JSON records of objects
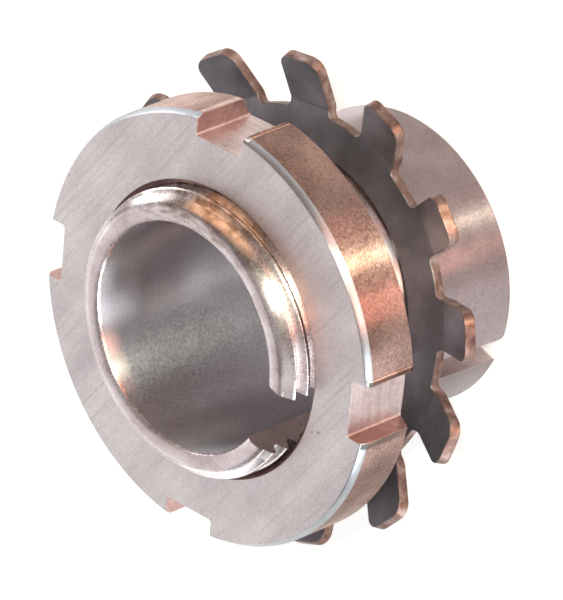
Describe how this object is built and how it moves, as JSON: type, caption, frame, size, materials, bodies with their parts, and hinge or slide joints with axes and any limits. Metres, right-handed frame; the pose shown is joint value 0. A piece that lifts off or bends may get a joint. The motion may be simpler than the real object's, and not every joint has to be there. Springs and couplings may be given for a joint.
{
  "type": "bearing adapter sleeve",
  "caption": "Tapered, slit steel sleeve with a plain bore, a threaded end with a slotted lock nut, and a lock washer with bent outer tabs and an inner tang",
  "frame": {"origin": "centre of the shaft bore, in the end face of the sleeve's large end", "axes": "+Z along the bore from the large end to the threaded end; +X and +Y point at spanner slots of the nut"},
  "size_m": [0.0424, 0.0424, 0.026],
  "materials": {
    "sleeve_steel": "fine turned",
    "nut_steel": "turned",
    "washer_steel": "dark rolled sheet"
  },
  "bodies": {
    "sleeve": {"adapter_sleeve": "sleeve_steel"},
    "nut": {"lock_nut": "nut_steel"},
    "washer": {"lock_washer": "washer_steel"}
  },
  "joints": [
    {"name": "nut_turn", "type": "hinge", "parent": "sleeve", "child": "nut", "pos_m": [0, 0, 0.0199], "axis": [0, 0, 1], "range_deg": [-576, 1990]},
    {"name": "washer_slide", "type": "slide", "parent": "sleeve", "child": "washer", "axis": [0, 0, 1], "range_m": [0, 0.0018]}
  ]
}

* * *

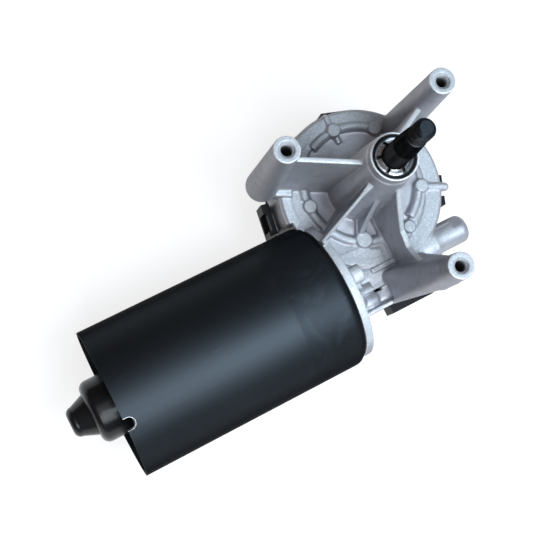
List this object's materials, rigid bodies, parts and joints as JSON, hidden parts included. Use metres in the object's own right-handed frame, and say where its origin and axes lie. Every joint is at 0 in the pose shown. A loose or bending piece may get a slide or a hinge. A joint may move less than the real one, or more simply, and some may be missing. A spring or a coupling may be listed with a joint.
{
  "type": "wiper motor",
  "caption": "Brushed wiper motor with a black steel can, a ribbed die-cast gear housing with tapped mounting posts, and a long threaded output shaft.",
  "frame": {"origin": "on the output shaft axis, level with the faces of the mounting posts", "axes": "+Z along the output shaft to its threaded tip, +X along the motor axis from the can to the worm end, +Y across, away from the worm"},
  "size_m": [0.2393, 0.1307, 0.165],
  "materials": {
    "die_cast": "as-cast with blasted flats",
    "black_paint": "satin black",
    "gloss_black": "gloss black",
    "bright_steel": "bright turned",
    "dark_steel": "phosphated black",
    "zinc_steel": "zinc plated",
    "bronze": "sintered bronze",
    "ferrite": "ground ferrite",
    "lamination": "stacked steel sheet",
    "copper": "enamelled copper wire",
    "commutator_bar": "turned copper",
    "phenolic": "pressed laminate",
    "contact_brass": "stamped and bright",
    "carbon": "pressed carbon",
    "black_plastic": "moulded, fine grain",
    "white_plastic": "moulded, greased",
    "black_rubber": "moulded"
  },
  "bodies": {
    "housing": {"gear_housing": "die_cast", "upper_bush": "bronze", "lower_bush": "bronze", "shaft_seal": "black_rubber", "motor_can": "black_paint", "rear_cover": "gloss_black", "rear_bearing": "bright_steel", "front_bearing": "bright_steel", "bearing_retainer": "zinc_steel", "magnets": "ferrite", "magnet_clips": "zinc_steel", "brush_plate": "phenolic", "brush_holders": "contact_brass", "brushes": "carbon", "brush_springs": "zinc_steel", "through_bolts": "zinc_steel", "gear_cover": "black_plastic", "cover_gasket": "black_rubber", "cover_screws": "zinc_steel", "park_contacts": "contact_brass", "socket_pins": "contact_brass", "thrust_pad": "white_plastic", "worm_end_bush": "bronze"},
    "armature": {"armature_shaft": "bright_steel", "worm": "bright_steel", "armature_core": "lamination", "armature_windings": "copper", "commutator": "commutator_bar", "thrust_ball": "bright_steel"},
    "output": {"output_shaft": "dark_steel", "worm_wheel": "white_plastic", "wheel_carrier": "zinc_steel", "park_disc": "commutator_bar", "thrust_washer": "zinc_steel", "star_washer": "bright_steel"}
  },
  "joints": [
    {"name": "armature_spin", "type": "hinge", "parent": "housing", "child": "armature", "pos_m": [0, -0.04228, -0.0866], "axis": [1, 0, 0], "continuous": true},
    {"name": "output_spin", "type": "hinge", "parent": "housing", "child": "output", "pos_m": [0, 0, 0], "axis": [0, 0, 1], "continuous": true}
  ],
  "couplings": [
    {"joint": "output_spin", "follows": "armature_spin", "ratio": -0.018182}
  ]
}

Written task:
From the listing above, pick out each line where the word "parts" appears.

Full response:
Describe how this object is built and how it moves, as JSON: type, caption, frame, size, materials, bodies with their parts, and hinge or slide joints with axes and any limits. Metres, right-handed frame; the pose shown is joint value 0. A piece that lifts off or bends may get a joint. The motion may be simpler than the real object's, and not every joint has to be there. Springs and couplings may be given for a joint.
List this object's materials, rigid bodies, parts and joints as JSON, hidden parts included. Use metres in the object's own right-handed frame, and say where its origin and axes lie. Every joint is at 0 in the pose shown. A loose or bending piece may get a slide or a hinge. A joint may move less than the real one, or more simply, and some may be missing. A spring or a coupling may be listed with a joint.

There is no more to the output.